Beef related to lower sperm counts
Research shows that men whose mothers ate a lot of beef during pregnancy have lower than normal sperm counts and are also at risk for fertility problems.
Thu, Mar 01, 2007 at 02:24 PM
Big Mac-munching expectant mothers beware: Recent research may prompt you to think twice about that hamburger craving.
Shanna H. Swan and a team of researchers from the University of Rochester Medical Center discovered that men whose mothers ate a lot of beef during pregnancy have lower than normal sperm counts and are also at a significantly greater risk for fertility problems.
From an article in the Los Angeles Times:
"They found that, in general, the more beef a woman ate, the lower her son’s sperm count. For women who ate beef at least seven times a week, the son’s sperm count averaged 24.3 percent below normal. And even though those sons produced a pregnancy, they were three times as likely to have consulted a fertility doctor."

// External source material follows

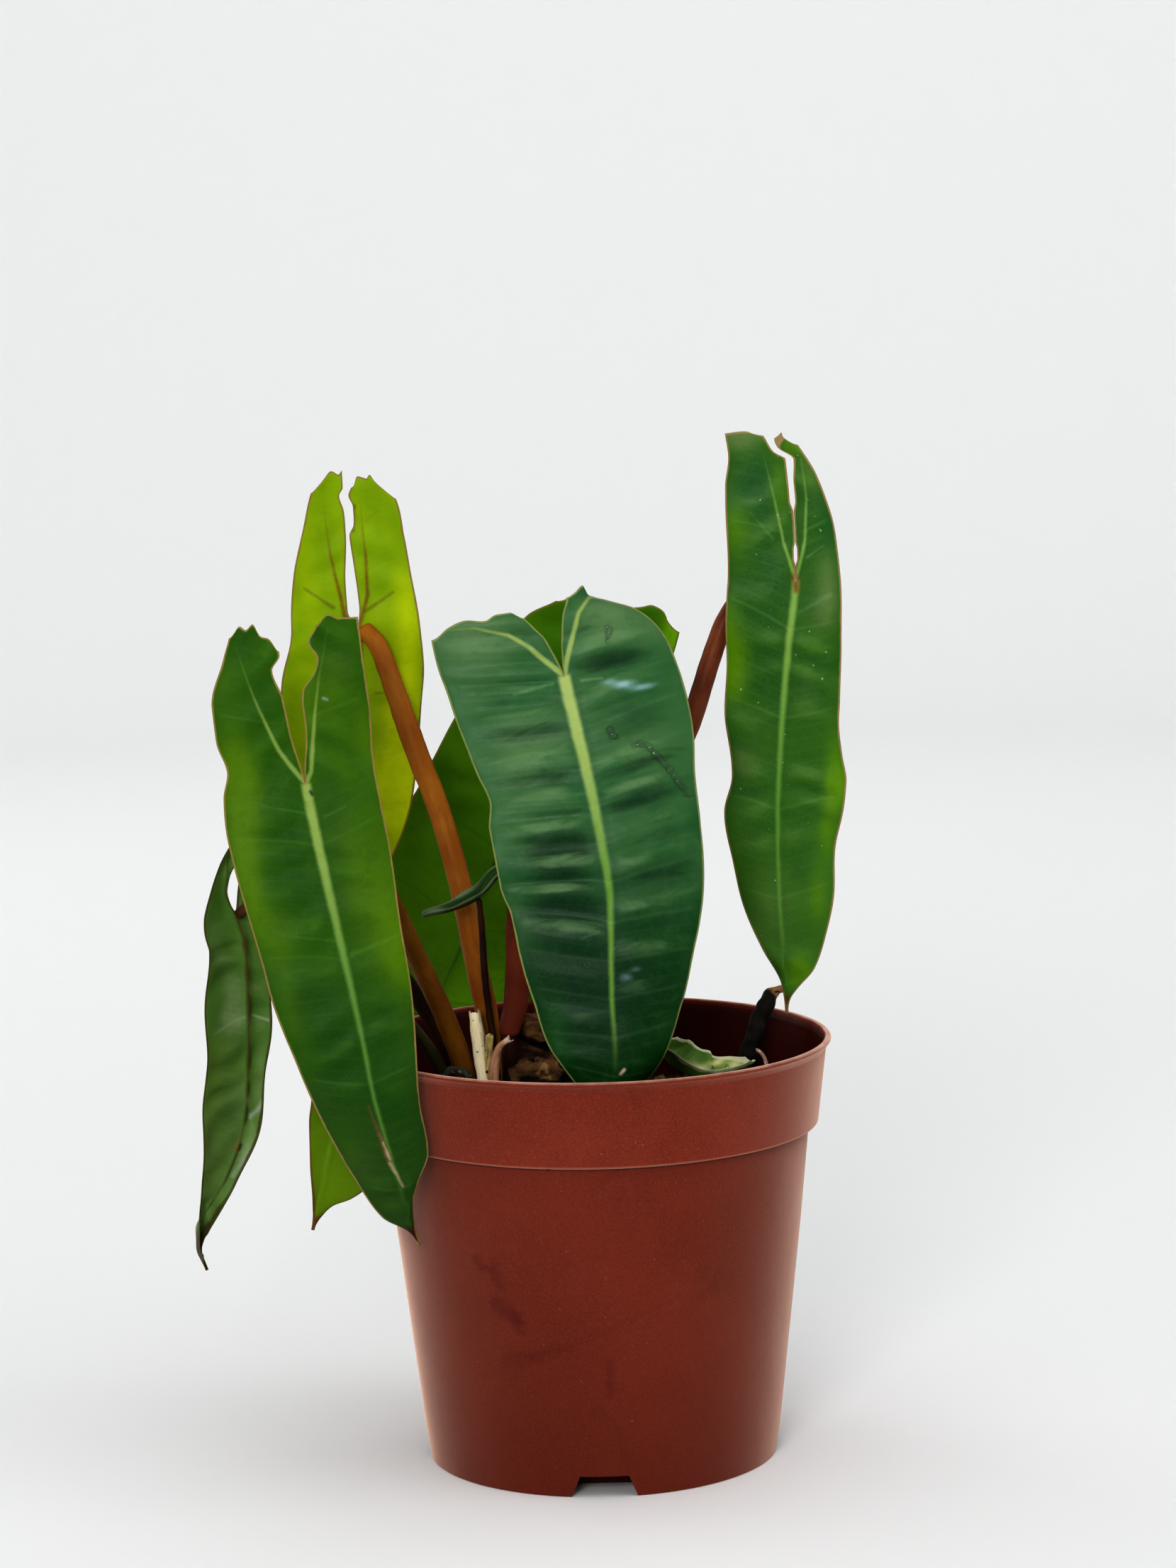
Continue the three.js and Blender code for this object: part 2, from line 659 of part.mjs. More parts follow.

Swan suspects that low sperm counts are related to steroids given to U.S. cattle to make them meatier, or they might result from the animals’ exposure to pesticides and other environmental pollutants. Currently, many U.S. farmers give six growth hormones to cattle; Europe, on the other hand, banned these hormones in 1988, perhaps with good reason. Previous studies on rodents showed that even trace amounts of estrogen hormones in the uterus from food can lower an offspring’s sperm count. But prior to Dr. Swan’s research, published this week in the journal Human Reproduction, no one tested this effect in humans (a shocking fact that begs the question “Uhhh, why not?”).
Sons aren’t the only ones who may be suffering from beef-induced health problems, either.
"If the sperm deficit is related to the hormones in beef, Swan’s findings may be “just the tip of the iceberg,” wrote biologist Frederick vom Saal of the University of Missouri-Columbia in an editorial accompanying the paper.
In daughters of the beef-eaters, those same hormones could alter the incidence of polycystic ovarian syndrome, the age of puberty and the postnatal growth rate, he said."
The jury’s still out on whether beef is a no-no for expecting moms, but other typical pregnancy cravings are OK as far as we know. So go ahead, have another scoop of vanilla ice cream with pickle juice.